=== TASK REQUIREMENTS ===
Keep only the lines from the top of the listing through the one with "import random", and reproduce them unaltered.

=== GIVEN INFORMATION ===

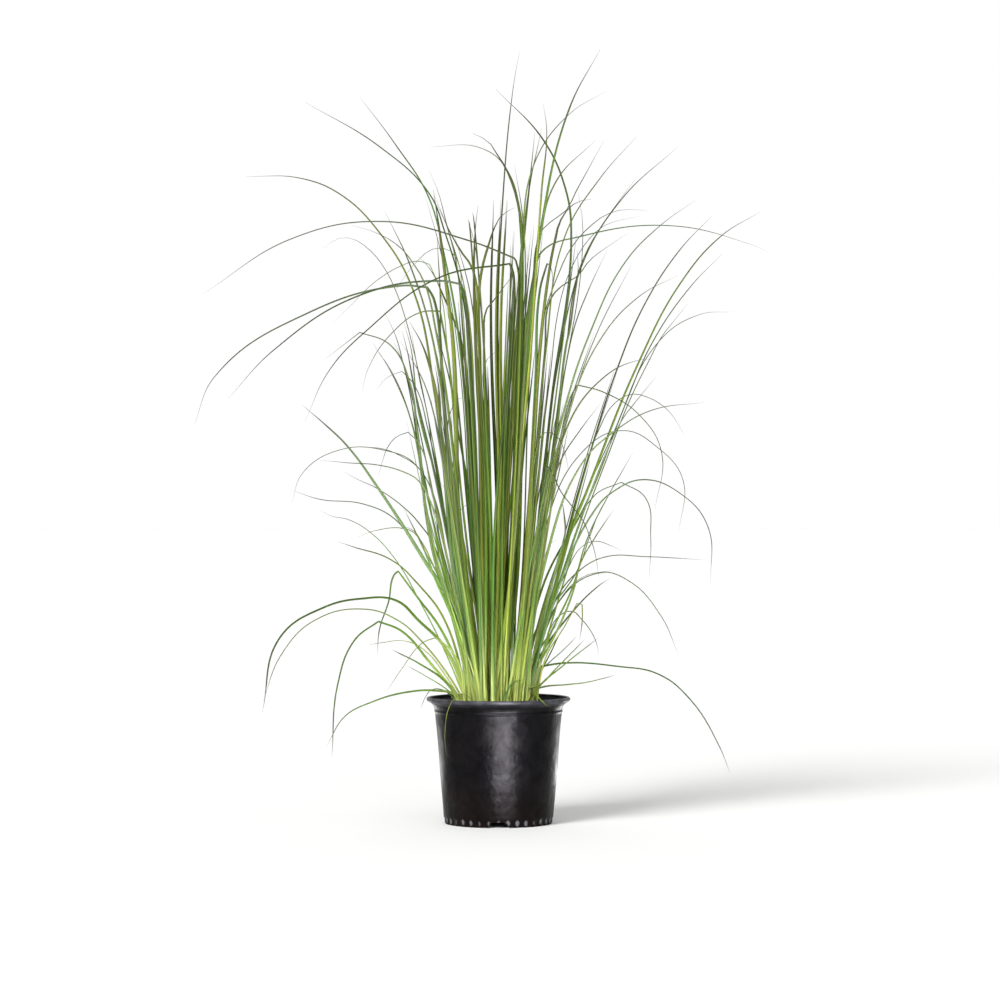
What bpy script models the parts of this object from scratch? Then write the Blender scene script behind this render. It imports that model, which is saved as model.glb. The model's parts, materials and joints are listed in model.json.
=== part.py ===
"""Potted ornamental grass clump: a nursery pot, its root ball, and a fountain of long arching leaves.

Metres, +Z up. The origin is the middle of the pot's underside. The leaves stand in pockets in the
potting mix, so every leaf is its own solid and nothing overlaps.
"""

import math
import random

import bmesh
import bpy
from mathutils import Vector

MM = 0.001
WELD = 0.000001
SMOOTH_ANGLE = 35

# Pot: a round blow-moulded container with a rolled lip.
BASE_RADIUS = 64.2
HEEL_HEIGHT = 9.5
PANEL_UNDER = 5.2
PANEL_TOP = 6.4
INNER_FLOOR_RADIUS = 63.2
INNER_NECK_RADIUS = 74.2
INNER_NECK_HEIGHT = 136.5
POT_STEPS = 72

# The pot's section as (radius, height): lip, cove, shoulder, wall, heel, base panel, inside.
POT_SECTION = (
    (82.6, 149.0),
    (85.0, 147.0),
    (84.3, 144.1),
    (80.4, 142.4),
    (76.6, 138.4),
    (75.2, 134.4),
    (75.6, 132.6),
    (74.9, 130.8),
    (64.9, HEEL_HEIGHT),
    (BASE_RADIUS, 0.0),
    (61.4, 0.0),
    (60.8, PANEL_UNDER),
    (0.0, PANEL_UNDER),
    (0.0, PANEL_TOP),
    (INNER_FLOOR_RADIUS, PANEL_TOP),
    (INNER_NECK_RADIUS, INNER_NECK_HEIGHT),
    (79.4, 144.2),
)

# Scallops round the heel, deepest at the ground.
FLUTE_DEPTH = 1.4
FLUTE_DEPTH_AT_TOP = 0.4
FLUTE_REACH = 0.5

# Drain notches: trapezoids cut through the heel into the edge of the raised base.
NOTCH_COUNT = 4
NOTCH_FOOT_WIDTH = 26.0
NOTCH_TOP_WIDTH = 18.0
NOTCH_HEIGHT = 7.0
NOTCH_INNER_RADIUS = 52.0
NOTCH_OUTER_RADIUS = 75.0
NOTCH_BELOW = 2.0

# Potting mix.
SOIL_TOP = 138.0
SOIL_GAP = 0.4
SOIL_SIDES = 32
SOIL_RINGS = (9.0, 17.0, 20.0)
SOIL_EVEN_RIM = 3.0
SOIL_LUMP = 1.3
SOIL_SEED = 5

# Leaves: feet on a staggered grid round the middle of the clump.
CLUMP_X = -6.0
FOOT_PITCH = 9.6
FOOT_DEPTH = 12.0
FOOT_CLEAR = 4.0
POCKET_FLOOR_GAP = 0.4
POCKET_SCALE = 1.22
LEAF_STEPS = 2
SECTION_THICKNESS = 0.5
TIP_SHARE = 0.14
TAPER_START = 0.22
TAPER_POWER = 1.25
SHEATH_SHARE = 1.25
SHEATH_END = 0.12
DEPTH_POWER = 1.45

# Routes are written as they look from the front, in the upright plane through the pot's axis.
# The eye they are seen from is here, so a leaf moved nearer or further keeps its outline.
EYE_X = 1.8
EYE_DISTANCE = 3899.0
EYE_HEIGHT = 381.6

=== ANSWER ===
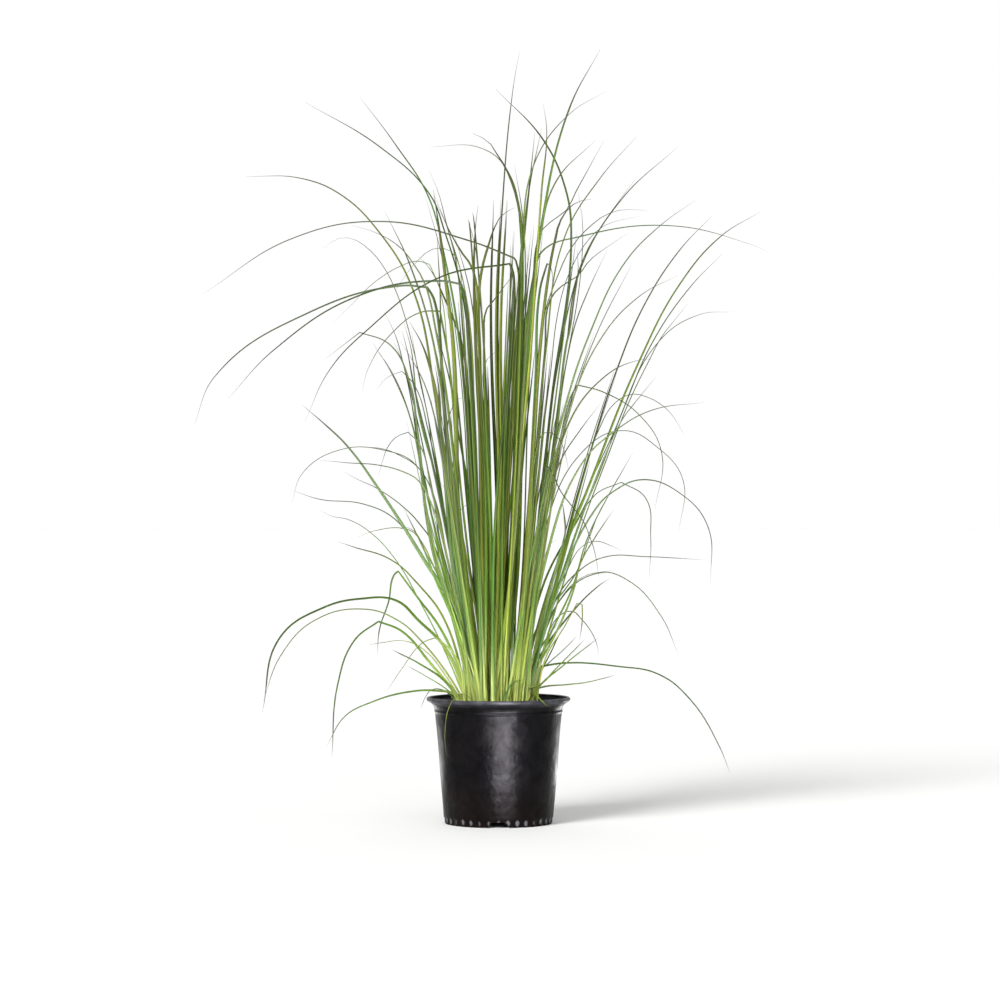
What bpy script models the parts of this object from scratch? Then write the Blender scene script behind this render. It imports that model, which is saved as model.glb. The model's parts, materials and joints are listed in model.json.
=== part.py ===
"""Potted ornamental grass clump: a nursery pot, its root ball, and a fountain of long arching leaves.

Metres, +Z up. The origin is the middle of the pot's underside. The leaves stand in pockets in the
potting mix, so every leaf is its own solid and nothing overlaps.
"""

import math
import random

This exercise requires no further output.